The Epstein documents may spark intense public interest, but the real lesson reaches far beyond one case: in the American justice system, transparency must always share space with due process, privacy, and constitutional balance.
And those principles—not politics—decide what the public ultimately gets to see.
Frequently Asked Questions About Presidential Power and Sealed Records
Can a president order sealed court records to be released?
No. Only a judge can unseal court-protected material. Judicial records are governed by court orders, statutory protections, and constitutional limits that a president cannot override.
Why do sealed records stay closed after a defendant’s death?
Because the people protected by the seals—including victims, minors, and uncharged third parties—are still alive. Courts prioritise their safety and privacy, not the defendant’s.
Are congressional document releases the same as unsealed court files?
No.
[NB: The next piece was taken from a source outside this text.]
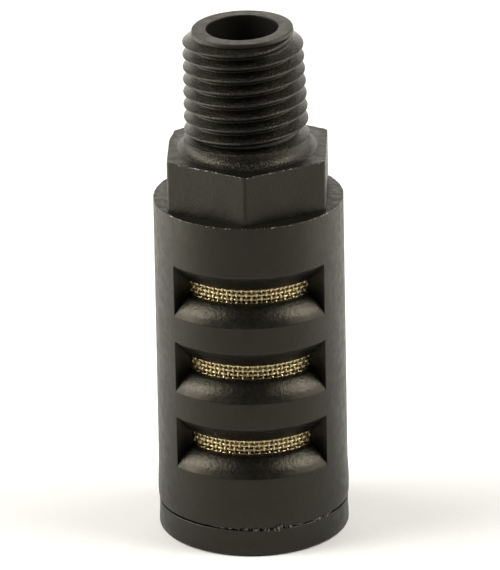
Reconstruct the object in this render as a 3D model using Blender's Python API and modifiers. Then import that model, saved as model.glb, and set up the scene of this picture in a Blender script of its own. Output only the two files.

Congress can publish materials it legally obtains, but it has no authority to unseal judicial documents, grand jury material, or anything protected by victim-rights statutes.
What prevents the release of high-profile records?
Privacy laws, court orders, grand jury secrecy rules, ongoing civil litigation, and statutory protections such as the Crime Victims’ Rights Act all shape what can be disclosed.
Do leaked emails automatically carry legal weight?
Not necessarily. Courts evaluate leaked material using normal evidentiary standards, which consider reliability, context, chain of custody, and whether the content is admissible at all.